Recall that the 35-year-old founder of money transfer firm TranzAlert, according to this investigation, is calling for justice, accusing US law enforcement agencies of not only jailing “an innocent man” but also frustrating his efforts to get redress.
The investigative report says Abegunde was arrested after he harbored a Nigerian friend and banker whose pregnant wife was to have a baby in America. The banker, one Ayodeji Ojo, had opened a bank account using Abegunde’s US phone number and address. An “inadvertent” fraudulent transaction linked to that account got Abegunde into trouble.
However, a 2019 indictment published by the US Justice Department says the Nigerian man conspired with others to commit BEC fraud against US citizens, and then laundered the proceeds using his firm.
Abegunde denies the charges, saying he neither knows any of the alleged co-conspirators nor has he done any business with them. The indictment by the Justice Department was based on “lies,” he states.
The FBI also accuses Abegunde of committing marriage fraud—that he was living with his divorced Nigerian wife in Atlanta while married to a US service member deployed to South Korea—”for immigration papers and health benefits.”
Speaking to Nigeria Abroad for the fourth time in two weeks from a prison facility in Tennessee, Abegunde continues to insist on his innocence, calling on American rights groups and the Nigerian government to intervene.
After his conviction in 2019, he filed an appeal citing “lack of evidence” and that not a cent was traced to him in the said fraudulent transactions. The appeal was first rejected and, when later heard, the court affirmed the initial ruling.

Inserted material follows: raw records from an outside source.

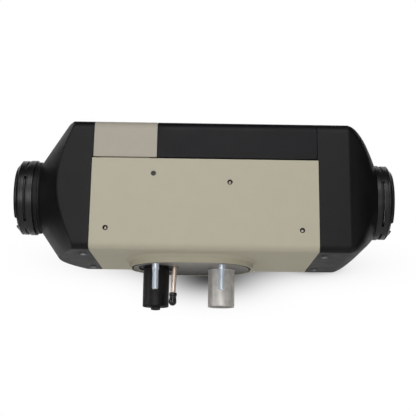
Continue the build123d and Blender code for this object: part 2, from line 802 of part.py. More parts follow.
with BuildPart() as heat_exchanger:
    with BuildSketch(duct_plane(exchanger_left + fin_setback)):
        with PolarLocations(fin_reach / 2, fin_count, start_angle=180 / fin_count):
            Rectangle(fin_reach, fin_thickness)
    extrude(amount=exchanger_right - 2 * fin_setback - exchanger_left)
    extrude_body(exchanger_left, exchanger_right, fin_clearance, Mode.INTERSECT)
    turn_profile(
        (
            (exchanger_left, 0),
            (exchanger_left, end_flange_radius),
            (exchanger_left + end_flange_width, end_flange_radius),
            (exchanger_left + end_flange_width, exchanger_radius),
            (exchanger_right - exchanger_dome, exchanger_radius),
            (exchanger_right, exchanger_radius - exchanger_dome),
            (exchanger_right, 0),
        )
    )
    with BuildSketch(Plane.XY):
        with Locations((neck_left + neck_length / 2, 0)):
            RectangleRounded(neck_length, neck_width, neck_corner)
    extrude(amount=neck_top)
    extrude(plate_outline(0), amount=plate_thickness)
    # pads for the glow plug and the temperature sensor, clear of the fins
    with BuildSketch(Plane.XY.offset(duct_axis_height + exchanger_bore + fin_thickness)):
        with Locations((glow_plug_x, 0)):
            Circle(glow_plug_hex + glow_pad_margin)
        with Locations((sensor_x, 0)):
            Rectangle(sensor_pad_length, sensor_pad_width)
    extrude(amount=pad_height - duct_axis_height - exchanger_bore - fin_thickness)
    with BuildSketch(Plane.XY.offset(pad_height)):
        with Locations((glow_plug_x, 0)):
            Circle(glow_plug_hex + 2 * glow_pad_margin)
        with Locations((sensor_x, 0)):
            Rectangle(sensor_pad_length + glow_pad_margin, sensor_pad_width + glow_pad_margin)
    extrude(amount=crown_height - pad_height, mode=Mode.SUBTRACT)
    # exhaust stub, flared where it leaves the plate
    with BuildSketch(Plane.XZ):
        with BuildLine():
            Polyline(
                (exhaust_x, 0),
                (exhaust_x + exhaust_radius + exhaust_flare, 0),
                (exhaust_x + exhaust_radius, -exhaust_flare_height),
                (exhaust_x + exhaust_radius, -exhaust_drop),
                (exhaust_x, -exhaust_drop),
                close=True,
            )
        make_face()
    revolve(axis=Axis((exhaust_x, 0, 0), (0, 0, 1)))
    with BuildSketch(duct_plane(exchanger_left)):
        Circle(exchanger_bore)
    extrude(amount=exchanger_right - exchanger_dome - exchanger_left, mode=Mode.SUBTRACT)
    with BuildSketch(Plane.XY.offset(-exhaust_drop)):
        with Locations((exhaust_x, 0)):
            Circle(exhaust_bore)
    extrude(amount=exhaust_drop + duct_axis_height, mode=Mode.SUBTRACT)
    # openings for the intake pipe, the fuel line and the studs
    extrude(seat_outline(0, intake_opening_fit), amount=plate_thickness, mode=Mode.SUBTRACT)
    with BuildSketch(Plane.XY):
        with Locations((fuel_x, fuel_y)):
            Circle(fuel_opening)
    extrude(amount=fuel_top + plate_fit, mode=Mode.SUBTRACT)
    with BuildSketch(Plane.XY):
        with GridLocations(stud_pitch_x, stud_pitch_y, 2, 2):
            Circle(stud_root_radius + stud_fit)
    extrude(amount=stud_seat + stud_fit, mode=Mode.SUBTRACT)
    with BuildSketch(Plane.XY):
        with Locations((plate_dimple_x, plate_dimple_y)):
            Circle(plate_dimple_radius)
    extrude(amount=plate_thickness / 2, mode=Mode.SUBTRACT)
    with BuildSketch(Plane.XY.offset(duct_axis_height)):
        with Locations((glow_plug_x, 0)):
            Circle(glow_plug_thread + screw_fit)
    extrude(amount=crown_height - duct_axis_height, mode=Mode.SUBTRACT)
    with BuildSketch(duct_plane(exchanger_left)):
        with PolarLocations(blower_lug_distance, blower_screw_count, start_angle=45):
            Circle(blower_screw_radius + screw_fit)
    extrude(amount=end_flange_width, mode=Mode.SUBTRACT)
heat_exchanger.part.label = "heat_exchanger"


# ---- burner inside the heat exchanger -----------------------------------------------

with BuildPart() as burner:
    with BuildSketch(duct_plane(burner_flange_left)):
        Circle(end_flange_radius)
    extrude(amount=burner_flange_width)
    with BuildSketch(duct_plane(exchanger_left)):
        Circle(burner_tube_radius)
    extrude(amount=burner_tube_length)
    with BuildSketch(duct_plane(burner_flange_left)):
        Circle(flame_port_radius)
    extrude(amount=burner_flange_width, mode=Mode.SUBTRACT)
    with BuildSketch(duct_plane(exchanger_left)):
        Circle(burner_tube_radius - burner_tube_wall)
    extrude(amount=burner_tube_length, mode=Mode.SUBTRACT)
    for row in range(burner_hole_rows):
        for i in range(burner_hole_count):
            angle = (i + row / 2 + 1 / 2) * 360 / burner_hole_count
            station = exchanger_left + burner_tube_length - (row + 1) * burner_hole_pitch
            out = Vector(0, math.cos(math.radians(angle)), math.sin(math.radians(angle)))
            centre = Vector(station, 0, duct_axis_height)
            with BuildSketch(Plane(origin=centre, x_dir=(1, 0, 0), z_dir=out)):
                Circle(burner_hole_radius)
            extrude(amount=burner_tube_radius + overcut, mode=Mode.SUBTRACT)
    with BuildSketch(Plane.XY.offset(duct_axis_height)):
        with Locations((glow_plug_x, 0)):
            Circle(glow_plug_thread + screw_fit)
    extrude(amount=exchanger_radius, mode=Mode.SUBTRACT)
    with BuildSketch(duct_plane(burner_flange_left)):
        with PolarLocations(blower_lug_distance, blower_screw_count, start_angle=45):
            Circle(blower_screw_radius + screw_fit)
    extrude(amount=burner_flange_width, mode=Mode.SUBTRACT)
burner.part.label = "burner"

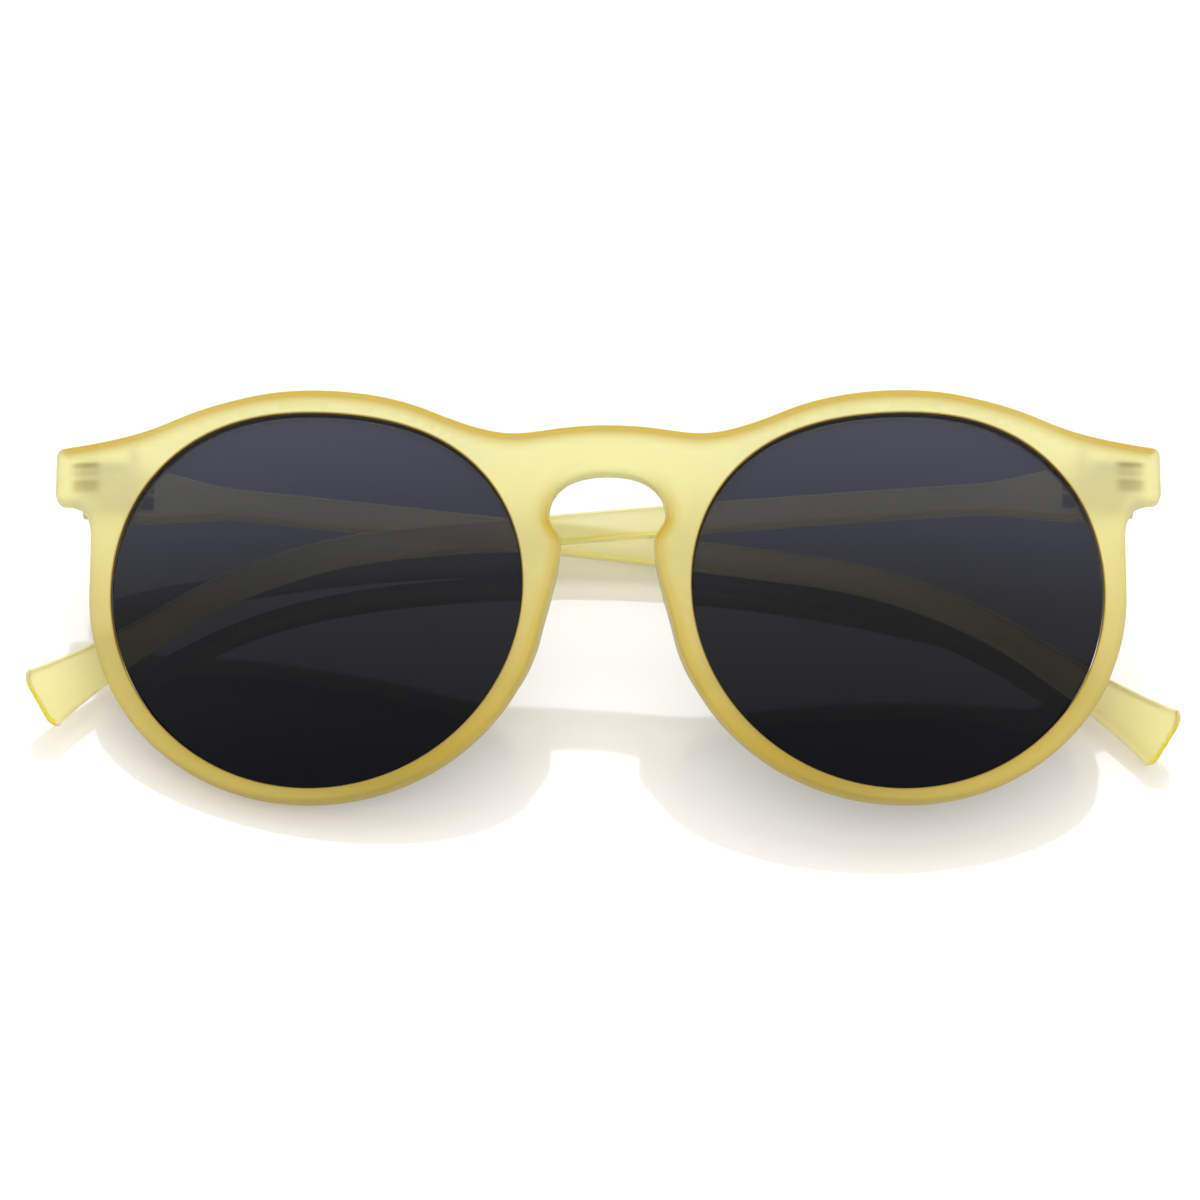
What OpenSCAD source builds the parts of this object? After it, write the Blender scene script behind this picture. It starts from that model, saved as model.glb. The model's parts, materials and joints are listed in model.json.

“My lawyer messed me up,” he told the magazine, adding that his attorney may have been blackmailed by American law enforcement to work against him, seeing as the lawyer allegedly abandoned their prepared argument in the defense and went off on a tangent.
Failing on appeal, Abegunde says he went to the US Supreme Court, but the Court declined to hear the case “because I’m exposing the criminality in their justice system.”
Why would the FBI single him out for legal vendetta? Abegunde says keeping him jailed is the agency’s only way of “covering up” for what they did to him. “If what was done to me comes to light, it will shake the entire American justice system—and they don’t want that.”
He says the marriage fraud charge was brought in by the FBI to rope him in since the agency “presented no evidence” during trial. In any case, he explained his marriage situation, while inviting anyone doubting his claims to examine the court transcripts he assembled since fighting his incarceration:
“My first wife had a house with many stairs,” he responds to the marriage fraud charge. “When she had a hip replacement surgery, it was hard for her to climb the stairs, so I allowed her to stay in my apartment.”
He says the FBI got his service-member wife into a plea deal on marriage fraud, using threats and blackmail, just to hang something on him. “It was totally unrelated to the wire fraud charge,” he said.
Seeking comment, Nigeria Abroad contacted the FBI on phone regarding the case but was directed to the Alabama Office, which could not be reached at the time of this report.
Vowing to keep talking until someone listens, Abegunde wants the government to reassess the evidence presented against him and set aside his conviction.